::: SOURCE DATA

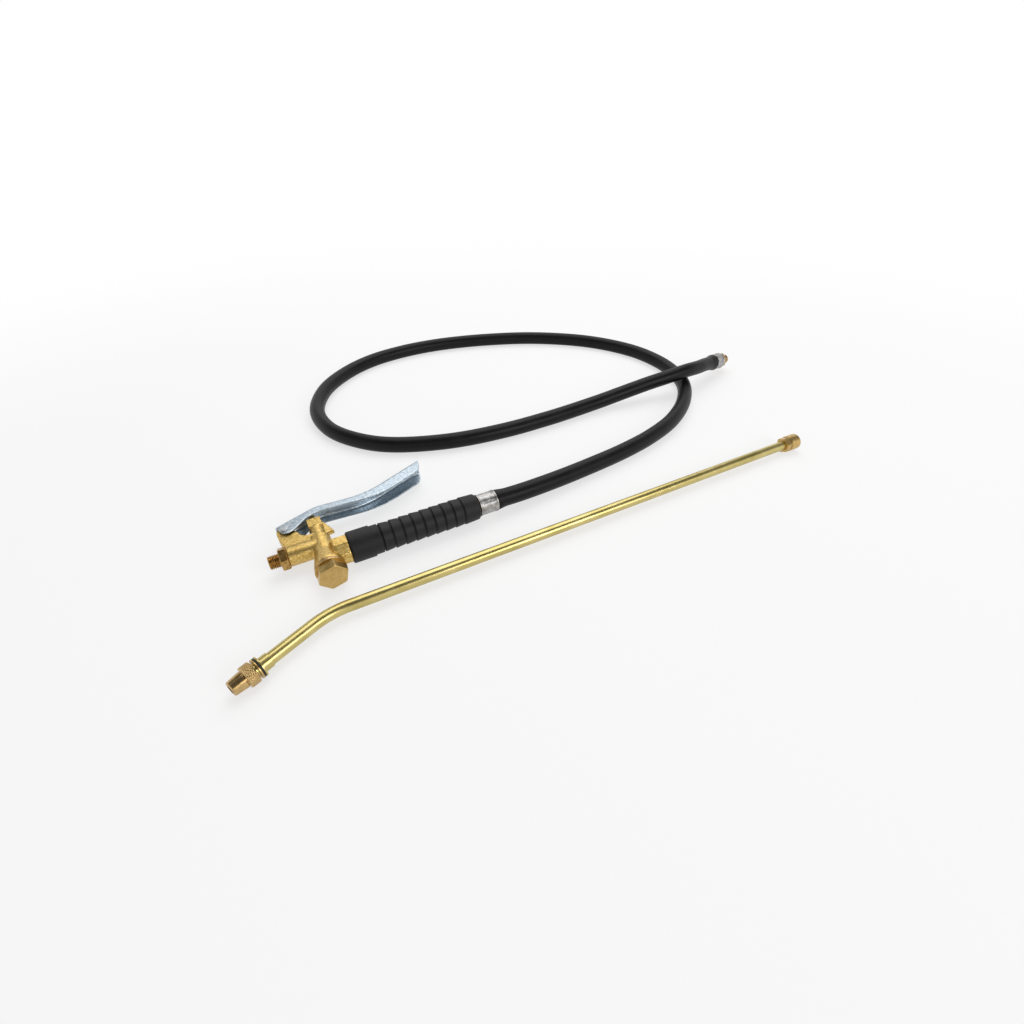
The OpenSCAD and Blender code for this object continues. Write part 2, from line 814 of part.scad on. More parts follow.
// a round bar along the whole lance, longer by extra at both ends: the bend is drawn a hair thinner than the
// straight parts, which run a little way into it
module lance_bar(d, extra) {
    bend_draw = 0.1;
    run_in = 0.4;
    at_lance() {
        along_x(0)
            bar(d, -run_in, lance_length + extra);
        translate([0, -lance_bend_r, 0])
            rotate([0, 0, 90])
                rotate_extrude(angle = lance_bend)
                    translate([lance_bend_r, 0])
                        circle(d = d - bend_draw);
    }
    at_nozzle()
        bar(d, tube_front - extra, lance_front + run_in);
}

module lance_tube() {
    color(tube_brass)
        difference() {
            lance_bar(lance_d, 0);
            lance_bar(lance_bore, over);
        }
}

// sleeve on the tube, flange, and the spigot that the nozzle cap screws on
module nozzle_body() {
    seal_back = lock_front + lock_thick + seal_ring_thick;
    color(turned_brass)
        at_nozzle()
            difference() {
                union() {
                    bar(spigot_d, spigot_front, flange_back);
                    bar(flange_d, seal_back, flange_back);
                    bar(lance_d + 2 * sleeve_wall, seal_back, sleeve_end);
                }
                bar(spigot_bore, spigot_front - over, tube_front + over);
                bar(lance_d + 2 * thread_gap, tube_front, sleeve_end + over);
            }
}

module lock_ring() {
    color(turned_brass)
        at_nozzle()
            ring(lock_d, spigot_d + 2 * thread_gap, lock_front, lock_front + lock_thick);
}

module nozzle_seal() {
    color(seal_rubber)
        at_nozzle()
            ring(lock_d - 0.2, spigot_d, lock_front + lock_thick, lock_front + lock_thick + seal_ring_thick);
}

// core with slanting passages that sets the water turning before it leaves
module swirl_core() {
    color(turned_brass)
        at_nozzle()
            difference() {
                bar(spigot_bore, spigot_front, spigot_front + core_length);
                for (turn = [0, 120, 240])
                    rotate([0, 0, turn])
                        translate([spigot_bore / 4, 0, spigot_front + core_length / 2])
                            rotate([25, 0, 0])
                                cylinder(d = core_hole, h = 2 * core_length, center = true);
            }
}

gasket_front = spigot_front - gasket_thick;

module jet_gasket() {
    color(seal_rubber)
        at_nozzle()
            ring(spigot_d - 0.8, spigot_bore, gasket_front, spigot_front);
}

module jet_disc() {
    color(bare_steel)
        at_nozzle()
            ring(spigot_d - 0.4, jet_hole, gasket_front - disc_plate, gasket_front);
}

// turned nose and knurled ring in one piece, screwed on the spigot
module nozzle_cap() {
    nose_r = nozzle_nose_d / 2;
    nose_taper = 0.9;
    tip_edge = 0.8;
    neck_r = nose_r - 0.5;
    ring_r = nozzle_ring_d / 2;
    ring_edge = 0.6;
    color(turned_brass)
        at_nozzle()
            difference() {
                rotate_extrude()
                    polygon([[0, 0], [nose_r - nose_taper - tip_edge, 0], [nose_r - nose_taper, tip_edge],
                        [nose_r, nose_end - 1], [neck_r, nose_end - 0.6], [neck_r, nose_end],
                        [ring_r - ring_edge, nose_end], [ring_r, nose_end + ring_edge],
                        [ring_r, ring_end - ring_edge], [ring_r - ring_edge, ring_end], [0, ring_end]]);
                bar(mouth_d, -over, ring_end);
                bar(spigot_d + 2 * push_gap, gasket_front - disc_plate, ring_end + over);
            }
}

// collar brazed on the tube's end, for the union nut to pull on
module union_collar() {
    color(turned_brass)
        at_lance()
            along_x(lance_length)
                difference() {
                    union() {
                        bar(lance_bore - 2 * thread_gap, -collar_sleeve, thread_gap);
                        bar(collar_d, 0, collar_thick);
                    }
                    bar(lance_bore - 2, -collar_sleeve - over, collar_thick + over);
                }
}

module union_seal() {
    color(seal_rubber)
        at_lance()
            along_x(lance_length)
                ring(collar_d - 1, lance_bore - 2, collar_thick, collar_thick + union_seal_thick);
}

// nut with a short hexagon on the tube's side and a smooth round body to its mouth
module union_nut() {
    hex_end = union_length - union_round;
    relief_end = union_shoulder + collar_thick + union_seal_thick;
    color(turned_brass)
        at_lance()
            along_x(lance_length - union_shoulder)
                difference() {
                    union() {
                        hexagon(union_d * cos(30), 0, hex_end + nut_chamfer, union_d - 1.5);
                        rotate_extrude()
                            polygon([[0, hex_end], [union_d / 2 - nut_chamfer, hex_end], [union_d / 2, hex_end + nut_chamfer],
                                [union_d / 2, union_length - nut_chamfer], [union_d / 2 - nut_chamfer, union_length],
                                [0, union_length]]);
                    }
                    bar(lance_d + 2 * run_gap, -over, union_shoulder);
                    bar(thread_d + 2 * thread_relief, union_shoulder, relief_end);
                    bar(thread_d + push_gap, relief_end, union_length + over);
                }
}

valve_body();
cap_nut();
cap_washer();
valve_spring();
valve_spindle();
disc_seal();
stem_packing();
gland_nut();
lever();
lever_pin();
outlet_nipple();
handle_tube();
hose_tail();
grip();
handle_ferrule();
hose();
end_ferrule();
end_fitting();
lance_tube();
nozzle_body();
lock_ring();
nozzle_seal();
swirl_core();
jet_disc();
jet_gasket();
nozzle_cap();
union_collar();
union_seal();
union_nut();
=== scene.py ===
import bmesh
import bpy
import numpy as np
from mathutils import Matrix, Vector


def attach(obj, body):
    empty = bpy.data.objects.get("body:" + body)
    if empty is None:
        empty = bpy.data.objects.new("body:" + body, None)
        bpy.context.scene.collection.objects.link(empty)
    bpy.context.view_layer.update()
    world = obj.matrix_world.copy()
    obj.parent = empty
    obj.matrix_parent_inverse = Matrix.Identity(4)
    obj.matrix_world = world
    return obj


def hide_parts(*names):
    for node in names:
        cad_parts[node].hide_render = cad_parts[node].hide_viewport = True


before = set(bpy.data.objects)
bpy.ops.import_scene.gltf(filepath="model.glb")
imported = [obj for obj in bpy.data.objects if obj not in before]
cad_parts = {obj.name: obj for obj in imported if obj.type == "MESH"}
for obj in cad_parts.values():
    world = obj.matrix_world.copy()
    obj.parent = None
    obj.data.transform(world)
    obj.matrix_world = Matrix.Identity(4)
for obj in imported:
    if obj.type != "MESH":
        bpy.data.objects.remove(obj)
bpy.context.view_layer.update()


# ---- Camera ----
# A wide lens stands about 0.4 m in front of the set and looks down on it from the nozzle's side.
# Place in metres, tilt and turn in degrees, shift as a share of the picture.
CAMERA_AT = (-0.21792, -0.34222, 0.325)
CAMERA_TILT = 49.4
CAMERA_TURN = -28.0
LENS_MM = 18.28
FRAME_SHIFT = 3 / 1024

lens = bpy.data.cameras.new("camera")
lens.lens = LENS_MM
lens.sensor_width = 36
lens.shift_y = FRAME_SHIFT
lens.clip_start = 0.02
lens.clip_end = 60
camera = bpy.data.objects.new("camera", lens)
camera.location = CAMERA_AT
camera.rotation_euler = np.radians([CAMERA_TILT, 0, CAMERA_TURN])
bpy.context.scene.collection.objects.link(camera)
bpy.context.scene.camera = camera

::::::

*WHAT THIS TASK INVOLVES*:
Copy all of the data exactly.

*CORRECT RESPONSE*:
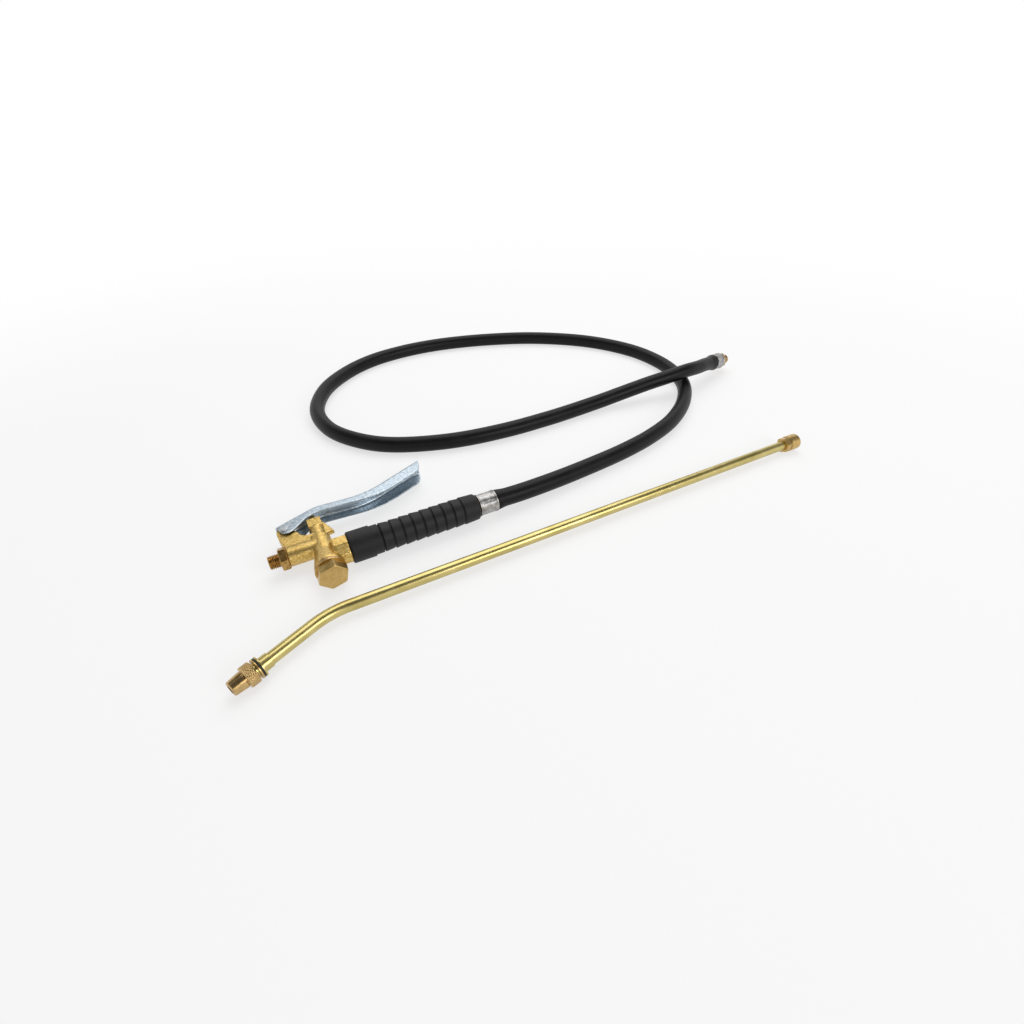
The OpenSCAD and Blender code for this object continues. Write part 2, from line 814 of part.scad on. More parts follow.
// a round bar along the whole lance, longer by extra at both ends: the bend is drawn a hair thinner than the
// straight parts, which run a little way into it
module lance_bar(d, extra) {
    bend_draw = 0.1;
    run_in = 0.4;
    at_lance() {
        along_x(0)
            bar(d, -run_in, lance_length + extra);
        translate([0, -lance_bend_r, 0])
            rotate([0, 0, 90])
                rotate_extrude(angle = lance_bend)
                    translate([lance_bend_r, 0])
                        circle(d = d - bend_draw);
    }
    at_nozzle()
        bar(d, tube_front - extra, lance_front + run_in);
}

module lance_tube() {
    color(tube_brass)
        difference() {
            lance_bar(lance_d, 0);
            lance_bar(lance_bore, over);
        }
}

// sleeve on the tube, flange, and the spigot that the nozzle cap screws on
module nozzle_body() {
    seal_back = lock_front + lock_thick + seal_ring_thick;
    color(turned_brass)
        at_nozzle()
            difference() {
                union() {
                    bar(spigot_d, spigot_front, flange_back);
                    bar(flange_d, seal_back, flange_back);
                    bar(lance_d + 2 * sleeve_wall, seal_back, sleeve_end);
                }
                bar(spigot_bore, spigot_front - over, tube_front + over);
                bar(lance_d + 2 * thread_gap, tube_front, sleeve_end + over);
            }
}

module lock_ring() {
    color(turned_brass)
        at_nozzle()
            ring(lock_d, spigot_d + 2 * thread_gap, lock_front, lock_front + lock_thick);
}

module nozzle_seal() {
    color(seal_rubber)
        at_nozzle()
            ring(lock_d - 0.2, spigot_d, lock_front + lock_thick, lock_front + lock_thick + seal_ring_thick);
}

// core with slanting passages that sets the water turning before it leaves
module swirl_core() {
    color(turned_brass)
        at_nozzle()
            difference() {
                bar(spigot_bore, spigot_front, spigot_front + core_length);
                for (turn = [0, 120, 240])
                    rotate([0, 0, turn])
                        translate([spigot_bore / 4, 0, spigot_front + core_length / 2])
                            rotate([25, 0, 0])
                                cylinder(d = core_hole, h = 2 * core_length, center = true);
            }
}

gasket_front = spigot_front - gasket_thick;

module jet_gasket() {
    color(seal_rubber)
        at_nozzle()
            ring(spigot_d - 0.8, spigot_bore, gasket_front, spigot_front);
}

module jet_disc() {
    color(bare_steel)
        at_nozzle()
            ring(spigot_d - 0.4, jet_hole, gasket_front - disc_plate, gasket_front);
}

// turned nose and knurled ring in one piece, screwed on the spigot
module nozzle_cap() {
    nose_r = nozzle_nose_d / 2;
    nose_taper = 0.9;
    tip_edge = 0.8;
    neck_r = nose_r - 0.5;
    ring_r = nozzle_ring_d / 2;
    ring_edge = 0.6;
    color(turned_brass)
        at_nozzle()
            difference() {
                rotate_extrude()
                    polygon([[0, 0], [nose_r - nose_taper - tip_edge, 0], [nose_r - nose_taper, tip_edge],
                        [nose_r, nose_end - 1], [neck_r, nose_end - 0.6], [neck_r, nose_end],
                        [ring_r - ring_edge, nose_end], [ring_r, nose_end + ring_edge],
                        [ring_r, ring_end - ring_edge], [ring_r - ring_edge, ring_end], [0, ring_end]]);
                bar(mouth_d, -over, ring_end);
                bar(spigot_d + 2 * push_gap, gasket_front - disc_plate, ring_end + over);
            }
}

// collar brazed on the tube's end, for the union nut to pull on
module union_collar() {
    color(turned_brass)
        at_lance()
            along_x(lance_length)
                difference() {
                    union() {
                        bar(lance_bore - 2 * thread_gap, -collar_sleeve, thread_gap);
                        bar(collar_d, 0, collar_thick);
                    }
                    bar(lance_bore - 2, -collar_sleeve - over, collar_thick + over);
                }
}

module union_seal() {
    color(seal_rubber)
        at_lance()
            along_x(lance_length)
                ring(collar_d - 1, lance_bore - 2, collar_thick, collar_thick + union_seal_thick);
}

// nut with a short hexagon on the tube's side and a smooth round body to its mouth
module union_nut() {
    hex_end = union_length - union_round;
    relief_end = union_shoulder + collar_thick + union_seal_thick;
    color(turned_brass)
        at_lance()
            along_x(lance_length - union_shoulder)
                difference() {
                    union() {
                        hexagon(union_d * cos(30), 0, hex_end + nut_chamfer, union_d - 1.5);
                        rotate_extrude()
                            polygon([[0, hex_end], [union_d / 2 - nut_chamfer, hex_end], [union_d / 2, hex_end + nut_chamfer],
                                [union_d / 2, union_length - nut_chamfer], [union_d / 2 - nut_chamfer, union_length],
                                [0, union_length]]);
                    }
                    bar(lance_d + 2 * run_gap, -over, union_shoulder);
                    bar(thread_d + 2 * thread_relief, union_shoulder, relief_end);
                    bar(thread_d + push_gap, relief_end, union_length + over);
                }
}

valve_body();
cap_nut();
cap_washer();
valve_spring();
valve_spindle();
disc_seal();
stem_packing();
gland_nut();
lever();
lever_pin();
outlet_nipple();
handle_tube();
hose_tail();
grip();
handle_ferrule();
hose();
end_ferrule();
end_fitting();
lance_tube();
nozzle_body();
lock_ring();
nozzle_seal();
swirl_core();
jet_disc();
jet_gasket();
nozzle_cap();
union_collar();
union_seal();
union_nut();
=== scene.py ===
import bmesh
import bpy
import numpy as np
from mathutils import Matrix, Vector


def attach(obj, body):
    empty = bpy.data.objects.get("body:" + body)
    if empty is None:
        empty = bpy.data.objects.new("body:" + body, None)
        bpy.context.scene.collection.objects.link(empty)
    bpy.context.view_layer.update()
    world = obj.matrix_world.copy()
    obj.parent = empty
    obj.matrix_parent_inverse = Matrix.Identity(4)
    obj.matrix_world = world
    return obj


def hide_parts(*names):
    for node in names:
        cad_parts[node].hide_render = cad_parts[node].hide_viewport = True


before = set(bpy.data.objects)
bpy.ops.import_scene.gltf(filepath="model.glb")
imported = [obj for obj in bpy.data.objects if obj not in before]
cad_parts = {obj.name: obj for obj in imported if obj.type == "MESH"}
for obj in cad_parts.values():
    world = obj.matrix_world.copy()
    obj.parent = None
    obj.data.transform(world)
    obj.matrix_world = Matrix.Identity(4)
for obj in imported:
    if obj.type != "MESH":
        bpy.data.objects.remove(obj)
bpy.context.view_layer.update()


# ---- Camera ----
# A wide lens stands about 0.4 m in front of the set and looks down on it from the nozzle's side.
# Place in metres, tilt and turn in degrees, shift as a share of the picture.
CAMERA_AT = (-0.21792, -0.34222, 0.325)
CAMERA_TILT = 49.4
CAMERA_TURN = -28.0
LENS_MM = 18.28
FRAME_SHIFT = 3 / 1024

lens = bpy.data.cameras.new("camera")
lens.lens = LENS_MM
lens.sensor_width = 36
lens.shift_y = FRAME_SHIFT
lens.clip_start = 0.02
lens.clip_end = 60
camera = bpy.data.objects.new("camera", lens)
camera.location = CAMERA_AT
camera.rotation_euler = np.radians([CAMERA_TILT, 0, CAMERA_TURN])
bpy.context.scene.collection.objects.link(camera)
bpy.context.scene.camera = camera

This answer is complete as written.